The bill, filed by state Rep. Kevin Pearson, a Slidell Republican who serves as chair of the House Retirement Committee, would allow the New Orleans City Council to establish a new retirement system for its firefighters and assume control of all the assets of the current system. A similar bill went nowhere in the previous legislative session.

"The bill will not get the city out of its current dilemma, but it offers hope for stopping the bleeding," the Bureau of Governmental Research said in its report Tuesday.

Of every $9 the city spent on general operations in 2011, $1 went to find the fighters' pension plan. Pension officials contend that the city has underfunded the retirement system for years, including $17.5 million in 2012 alone.

"These expenses are a serious problem. Unfortunately for the city and local taxpayers, there is no quick fix, and large costs loom for the foreseeable future," BGR's report said.

Richard Hampton Jr., CEO of the firefighters' fund, did not return a request for comment.

The watchdog group examined how local retirement systems compare with one another and with the public sector nationally for a report released in November. The city's firefighters' plan was "far and away the most generous" of the bunch, the group's president, Janet Howard, said at the time.

Tuesday's report, in addition to issuing recommendations, pounded away at the outsized impact of firefighters' pensions on city taxpayers.

The fund has earned annual returns on its investments averaging about 2 percent since 2002, well short of its 7.5 percent assumed rate, the report states. While that was common at the 18 public pension plans that BGR reviewed, the firefighters' fund had the lowest average rate of return, adding to the city's liability, the report said.

The city and firefighters have battled in court for decades over how much the city owes in pension obligations and pay. In March, Civil District Judge Robin Giarrusso agreed with the firefighters and ordered the financially strapped city to immediately pay the pension fund $17.5 million to cover its 2012 obligations.

BGR's report acknowledges the ongoing legal spat. Turning over control of the pension fund to the city is not without risk, the report said, noting that "over the last several years it has failed to make the actuarially required contributions to keep the plan on solid footing."

When the pension plan was created by Mayor Chep Morrison more than a half-century ago, firefighters were promised pensions, but the city set aside no money for a fund, instead paying them on an as-you-go basis.

Starting in 1968, firefighters began paying into the plan, and their contributions were invested, the usual practice. But the fund was never robust, and city and pension officials over the years have been tempted into risky and sometimes unwise investments.
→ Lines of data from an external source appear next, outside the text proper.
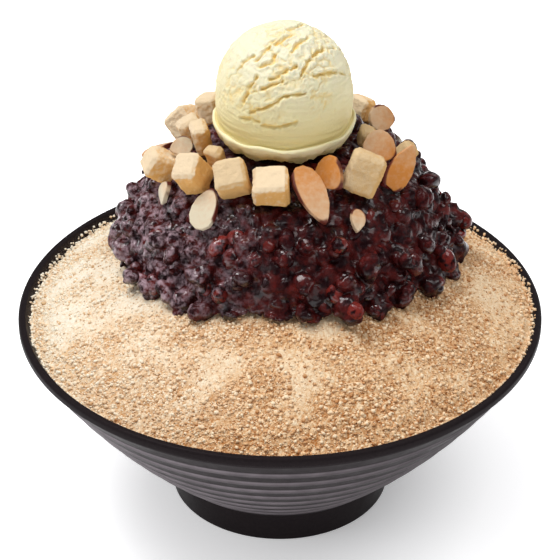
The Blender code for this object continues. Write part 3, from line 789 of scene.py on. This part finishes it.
paste_finish, tree, shader = new_finish("red_bean_paste")
blotch = add_range(tree, add_noise(tree, 4.5 * MM, detail=3.0), 0.43, 0.70)
paste_colour = add_mix(tree, blotch, PASTE_DARK, PASTE_RED)
# Painted sheen over the paste's colour on the left flank.
tree.links.new(add_mix(tree, painted_sheen(tree), paste_colour, SHEEN_COLOUR), shader.inputs["Base Color"])
gloss = add_range(tree, add_noise(tree, 3.0 * MM), 0.35, 0.65, 0.24, 0.44)
tree.links.new(gloss, shader.inputs["Roughness"])
shader.inputs["Specular IOR Level"].default_value = 0.08
shader.inputs["Specular Tint"].default_value = SYRUP_GLEAM
wet = add_range(tree, add_noise(tree, WET_PATCH, detail=2.0), 0.46, 0.58, 0.05, 0.9)
tree.links.new(wet, shader.inputs["Coat Weight"])
shader.inputs["Coat Roughness"].default_value = 0.13
shader.inputs["Coat IOR"].default_value = 1.45
add_bump(tree, shader, add_noise(tree, 1.2 * MM, detail=3.0, roughness=0.6), 0.55 * MM)
paste.data.materials.append(paste_finish)
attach(paste, "root")
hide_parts("red_bean_heap")

paste_surface = surface_of(paste)
bean_places = []
bean_tints = []
bean_centres = []
while len(bean_places) < BEAN_COUNT:
    point, normal = heap_place(bean_draw, paste_surface)
    if point is None:
        continue
    size = bean_draw.uniform(*BEAN_SIZE)
    centre = point - normal * bean_draw.uniform(*BEAN_SINK) * size
    if not room_at(centre, 0.42 * size + 0.2 * MM):
        continue
    if centre.z < ice_height(centre.x, centre.y) + 0.2 * size:
        continue
    if any((centre - other).length < 0.5 * size for other in bean_centres):
        continue
    bean_centres.append(centre)
    place = np.array(bean_matrix(centre, normal, size, bean_draw))
    bean_places.append((bean_draw.randrange(len(bean_shapes)), place))
    bean_tints.append(bean_draw.random() ** 1.5)
beans = scatter("whole_red_beans", bean_shapes, bean_places, bean_tints)
apply_modifier(beans, "SUBSURF", levels=1, render_levels=1)


def skin_height(place, normal):
    """Wrinkles in the skin of a boiled bean."""
    return 0.34 * MM * noise.noise(place / (2.3 * MM)) + 0.12 * MM * noise.noise(place / (0.9 * MM))


move_by(beans, skin_height)
take(beans)
bpy.ops.object.shade_smooth()

bean_finish, tree, shader = new_finish("whole_red_beans")
skin_colour = add_mix(tree, add_attribute(tree, "tint"), BEAN_DARK, BEAN_RED)
smeared = add_range(tree, add_noise(tree, 3.6 * MM, detail=2.0), 0.48, 0.58)
smeared_colour = add_mix(tree, smeared, skin_colour, PASTE_DARK)
# Painted sheen over the beans' colour on the left flank.
sheened_colour = add_mix(tree, painted_sheen(tree), smeared_colour, SHEEN_COLOUR)
tree.links.new(sheened_colour, shader.inputs["Base Color"])
gloss = add_range(tree, add_noise(tree, 2.5 * MM), 0.35, 0.65, 0.16, 0.38)
tree.links.new(gloss, shader.inputs["Roughness"])
shader.inputs["Specular IOR Level"].default_value = 0.08
shader.inputs["Specular Tint"].default_value = SYRUP_GLEAM
wet = add_range(tree, add_noise(tree, WET_PATCH, detail=2.0), 0.44, 0.56, 0.08, 1.0)
tree.links.new(wet, shader.inputs["Coat Weight"])
shader.inputs["Coat Roughness"].default_value = 0.07
add_bump(tree, shader, add_noise(tree, 1.1 * MM, detail=3.0, roughness=0.6), 0.36 * MM)
beans.data.materials.append(bean_finish)
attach(beans, "root")

# The scoop of ice cream: one ball rolled with a disher, whose cup left the crown torn in slanting creases,
# the flanks wiped smooth, and a pressed collar of softer, yellower ice cream round the foot.
SCOOP_CENTRE = Vector((1.5 * MM, 12.0 * MM, 159.2 * MM))
SCOOP_RADIUS = 24.2 * MM
COLLAR_RADIUS = 25.3 * MM
COLLAR_TOP = -10.6 * MM
COLLAR_BOTTOM = -17.0 * MM
SCOOP_BASE = -20.0 * MM
SCOOP_FLANK_DRAW = 0.3
SCOOP_SIDES = 104
SCOOP_RINGS = 34
CREASE_WIDTH = 0.62 * MM
CREASE_DEPTH = 1.15 * MM
CREASE_LIP = 0.34 * MM
CREASES = (
    ((238, 70), (243, 62), (253, 55)),
    ((259, 67), (268, 64), (274, 62), (274, 55)),
    ((302, 74), (306, 68), (311, 58), (317, 53), (323, 49), (341, 51)),
    ((242, 101), (247, 93), (250, 85), (256, 77)),
    ((251, 113), (260, 110), (268, 107), (278, 102), (284, 96), (304, 95)),
    ((270, 80), (278, 76), (289, 69)),
    ((291, 70), (297, 65)),
    ((288, 29), (296, 27), (303, 24)),
    ((315, 75), (324, 74), (333, 72), (344, 74)),
    ((262, 90), (272, 84), (282, 82)),
    ((256, 60), (264, 52), (270, 46)),
    ((293, 50), (300, 42), (308, 38)),
    ((276, 44), (284, 38), (292, 34)),
    ((240, 118), (250, 119), (258, 122)),
    ((262, 126), (280, 127), (296, 122)),
)
TEARS = ((3.0 * MM, 0.60 * MM), (1.35 * MM, 0.36 * MM))
TEAR_STRETCH = 2.4
ICE_CREAM_TOP = (0.80, 0.76, 0.56, 1.0)
ICE_CREAM_FOOT = (0.75, 0.635, 0.30, 1.0)
ICE_CREAM_COLLAR = (0.96, 0.88, 0.56, 1.0)
ICE_CREAM_SHADE = (0.84, 0.62, 0.23, 1.0)


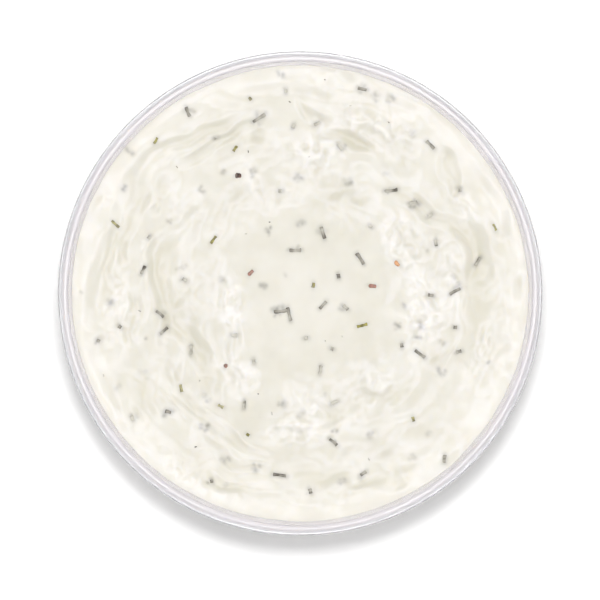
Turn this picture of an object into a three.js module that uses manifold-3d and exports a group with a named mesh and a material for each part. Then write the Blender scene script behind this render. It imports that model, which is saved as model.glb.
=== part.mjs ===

Though the city's required contribution to the plan has risen each year, "the city has kept its annual appropriations to the firefighters' system more or less constant," the report states.

The Louisiana Legislative Auditor's office said in a May 2012 report that the firefighters' fund had nearly $140 million tied up in real estate. Those holdings took a financial hit in the wake of the housing bubble's 2008 collapse: Through October 2011, the investments had lost about $29 million in market value, according to the auditor's office.

The report also urged lawmakers to reject a bill backed by the firefighters' board that would redirect state funds intended for the city to the retirement system when the city fails to meet its financial obligations to the fund.

"It is not clear why the firefighters' system should receive priority over all the other parties owed money by the city," the report concludes.